By Caber Team
10 Dec 2024
Retrieval Augmented Generation (RAG) has become essential for enterprise AI applications to make proprietary data available for responding to user queries. Optimizing RAG's accuracy and precision ensures relevant application responses while maintaining data security and privacy. However, these objectives often conflict. Current methods for enforcing permissions on RAG vector databases can degrade results or leak data to unauthorized users due to the need to divide enterprise data into chunks for GenAI applications.
Businesses typically handle data as files, documents, videos, or database tables--units of information we can name, organize, and manage. Metadata, such as creation time, size, creator, and applicable policies, links to these data units when stored. However, GenAI applications don't view data this way. They break down large, complex sources into smaller, semantically meaningful segments or chunks. LLMs train on chunks, vector databases store vectors created from chunks, AI applications consume data in chunks, and APIs called by AI agents move data in chunks.
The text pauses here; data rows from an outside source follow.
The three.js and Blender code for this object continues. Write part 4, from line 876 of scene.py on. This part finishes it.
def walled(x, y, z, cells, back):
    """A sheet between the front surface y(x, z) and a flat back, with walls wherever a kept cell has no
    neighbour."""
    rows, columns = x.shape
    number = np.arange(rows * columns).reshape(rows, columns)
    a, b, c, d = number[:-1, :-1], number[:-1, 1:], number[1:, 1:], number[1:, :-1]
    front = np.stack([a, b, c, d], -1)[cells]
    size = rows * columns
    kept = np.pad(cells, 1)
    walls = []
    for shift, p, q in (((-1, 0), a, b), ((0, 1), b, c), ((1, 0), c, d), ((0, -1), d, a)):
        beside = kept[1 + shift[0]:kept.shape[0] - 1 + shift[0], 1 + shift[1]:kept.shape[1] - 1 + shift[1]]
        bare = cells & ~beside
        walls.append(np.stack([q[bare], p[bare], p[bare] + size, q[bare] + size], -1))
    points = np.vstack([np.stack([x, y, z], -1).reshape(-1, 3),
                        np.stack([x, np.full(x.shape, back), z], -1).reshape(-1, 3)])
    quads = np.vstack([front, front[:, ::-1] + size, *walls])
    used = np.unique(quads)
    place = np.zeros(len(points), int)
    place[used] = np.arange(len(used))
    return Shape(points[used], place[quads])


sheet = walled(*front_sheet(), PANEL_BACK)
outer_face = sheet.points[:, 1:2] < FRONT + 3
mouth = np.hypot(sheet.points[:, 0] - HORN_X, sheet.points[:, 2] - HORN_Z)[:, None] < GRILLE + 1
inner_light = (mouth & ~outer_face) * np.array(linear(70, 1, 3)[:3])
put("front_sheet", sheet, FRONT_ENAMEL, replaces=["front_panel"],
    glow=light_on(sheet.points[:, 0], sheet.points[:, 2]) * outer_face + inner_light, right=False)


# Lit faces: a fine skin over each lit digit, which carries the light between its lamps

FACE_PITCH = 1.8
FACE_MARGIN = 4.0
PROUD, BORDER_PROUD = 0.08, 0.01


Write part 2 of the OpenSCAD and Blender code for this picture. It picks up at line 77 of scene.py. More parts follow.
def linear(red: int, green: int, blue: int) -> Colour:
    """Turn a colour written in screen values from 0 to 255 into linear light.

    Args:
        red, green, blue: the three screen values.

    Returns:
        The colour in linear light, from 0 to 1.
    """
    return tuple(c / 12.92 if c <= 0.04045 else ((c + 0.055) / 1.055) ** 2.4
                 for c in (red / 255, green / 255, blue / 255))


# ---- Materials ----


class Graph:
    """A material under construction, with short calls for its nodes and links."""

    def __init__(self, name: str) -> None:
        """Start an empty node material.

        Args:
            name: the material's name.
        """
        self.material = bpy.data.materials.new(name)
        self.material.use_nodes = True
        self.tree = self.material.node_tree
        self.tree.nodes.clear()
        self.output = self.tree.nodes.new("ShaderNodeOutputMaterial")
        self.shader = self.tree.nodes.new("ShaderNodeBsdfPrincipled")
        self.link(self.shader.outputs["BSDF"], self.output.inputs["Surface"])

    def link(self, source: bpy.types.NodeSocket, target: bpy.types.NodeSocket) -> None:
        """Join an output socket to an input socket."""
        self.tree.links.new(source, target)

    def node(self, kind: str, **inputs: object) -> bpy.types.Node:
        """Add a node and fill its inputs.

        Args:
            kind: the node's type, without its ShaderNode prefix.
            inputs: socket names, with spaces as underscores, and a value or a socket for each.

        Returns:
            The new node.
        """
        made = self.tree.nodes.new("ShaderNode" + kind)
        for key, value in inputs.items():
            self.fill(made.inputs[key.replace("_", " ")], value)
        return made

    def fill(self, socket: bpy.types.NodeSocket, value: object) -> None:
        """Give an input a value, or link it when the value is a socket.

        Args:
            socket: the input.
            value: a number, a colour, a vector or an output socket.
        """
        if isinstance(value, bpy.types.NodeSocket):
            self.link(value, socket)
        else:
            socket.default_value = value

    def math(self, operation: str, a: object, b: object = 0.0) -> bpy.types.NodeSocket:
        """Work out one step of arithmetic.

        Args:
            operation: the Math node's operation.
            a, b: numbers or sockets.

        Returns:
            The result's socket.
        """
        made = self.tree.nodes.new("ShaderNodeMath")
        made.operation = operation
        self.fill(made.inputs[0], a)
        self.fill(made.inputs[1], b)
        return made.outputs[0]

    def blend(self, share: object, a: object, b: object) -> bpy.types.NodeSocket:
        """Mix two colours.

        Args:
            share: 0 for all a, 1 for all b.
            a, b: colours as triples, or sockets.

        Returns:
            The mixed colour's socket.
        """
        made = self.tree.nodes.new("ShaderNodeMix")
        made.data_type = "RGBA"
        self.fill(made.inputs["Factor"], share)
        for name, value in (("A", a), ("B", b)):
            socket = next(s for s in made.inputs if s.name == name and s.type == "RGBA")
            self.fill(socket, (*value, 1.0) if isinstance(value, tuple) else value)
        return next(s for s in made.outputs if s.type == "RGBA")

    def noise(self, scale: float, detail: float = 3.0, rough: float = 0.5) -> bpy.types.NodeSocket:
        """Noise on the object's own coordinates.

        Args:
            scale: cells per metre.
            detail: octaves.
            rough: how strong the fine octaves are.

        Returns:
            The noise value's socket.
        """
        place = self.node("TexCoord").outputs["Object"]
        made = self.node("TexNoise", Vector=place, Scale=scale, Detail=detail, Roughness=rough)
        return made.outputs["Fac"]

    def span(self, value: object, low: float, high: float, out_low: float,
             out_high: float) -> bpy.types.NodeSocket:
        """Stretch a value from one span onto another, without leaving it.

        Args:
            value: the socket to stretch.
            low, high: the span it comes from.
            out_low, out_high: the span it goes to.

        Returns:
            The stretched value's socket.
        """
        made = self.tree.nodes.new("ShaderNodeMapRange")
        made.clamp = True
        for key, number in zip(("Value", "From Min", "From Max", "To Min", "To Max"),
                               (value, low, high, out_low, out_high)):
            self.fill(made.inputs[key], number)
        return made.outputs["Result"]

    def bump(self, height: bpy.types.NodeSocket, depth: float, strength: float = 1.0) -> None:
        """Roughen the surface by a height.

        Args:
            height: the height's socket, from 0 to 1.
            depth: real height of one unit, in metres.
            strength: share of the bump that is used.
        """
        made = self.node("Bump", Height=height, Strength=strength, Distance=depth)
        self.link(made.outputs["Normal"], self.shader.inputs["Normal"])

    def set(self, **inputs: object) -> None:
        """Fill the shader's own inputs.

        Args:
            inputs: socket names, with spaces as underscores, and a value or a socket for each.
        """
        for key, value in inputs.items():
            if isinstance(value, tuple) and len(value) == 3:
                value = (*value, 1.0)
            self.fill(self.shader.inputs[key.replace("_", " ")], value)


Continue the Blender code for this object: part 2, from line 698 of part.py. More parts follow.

It seems intuitive that document-level attributes should apply to their chunks. Many AI vendors reinforce this idea. However, this assumption is fundamentally flawed and can lead to inaccurate AI responses, biased results, and compromised data security.
Through our experience with WAN optimization, over 90% of data chunks flowing through enterprise networks are redundant. In storage systems holding enterprise data, 50%-90% of storage blocks are duplicates .
As documents are shared, edited, and converted across platforms, identical paragraphs or images often appear in multiple versions. These redundancies accumulate as authors merge comments from various drafts, circulate files, and manage revisions.
When enterprise documents are ingested into an LLM training set or RAG vector database, identical chunks are stored only once. Identical binary sequences generate identical vectors, which vector databases use for data lookup.
However, metadata can differ significantly between documents containing the same chunks. When two such documents are ingested, the first chunk gets metadata from the first document, which the second ingestion overwrites with the second document's metadata. This can lead to problems including poor AI performance, data leakage, and biases in responses
Consider a document with metadata allowing public access and another with metadata restricting access to Amy. If a common chunk exists in both, the second document's restrictive permissions might overwrite the first's open-access metadata. Bob, who should access the first document, might be denied access, while Amy could see both documents' data.
This issue, if unchecked, diminishes RAG search precision despite improvements from graph-based RAG, cascading retrieval, and other methods. Without a monitoring system, users might receive incomplete responses or unintentionally access sensitive data like coworker salaries.
As chunk sizes increase, sub-sequences within chunks become a concern. Paragraph-length chunks may contain common sentences appearing in multiple chunks. Research from Google and University of Pennsylvania shows duplicate data in LLM training sets can introduce biases and errors in responses. Repetition in prompts has been shown to cause errors in RAG systems.
Where limits exist on the number of chunks retrieved from RAG, a user query with a high similarity score to chunks containing the same sentence, may preclude other chunks relevant to the query to be dropped thus reducing response accuracy.
The rise of agentic AI--where autonomous AI agents collaborate and take intertwined actions--adds new layers of complexity to enterprise AI systems. These agents depend on dynamically retrieved and processed data, making robust data governance essential. As agents interact, risks like data mismanagement, bias, and leakage increase, elevating data governance from a best practice to a critical necessity. Traditional data governance systems designed for documents, files, and tables--data-at-rest--are incompatible with how AI processes data. GenAI applications break data into "chunks," stripping away context and metadata needed for effective policy enforcement. To control enterprise data use in these complex AI ecosystems, data governance products must adapt by addressing the unique challenges of chunked data. Without this shift, enterprises face degraded AI precision, reduced reliability, and potential data breaches--risks amplified by agentic AI's interconnected nature.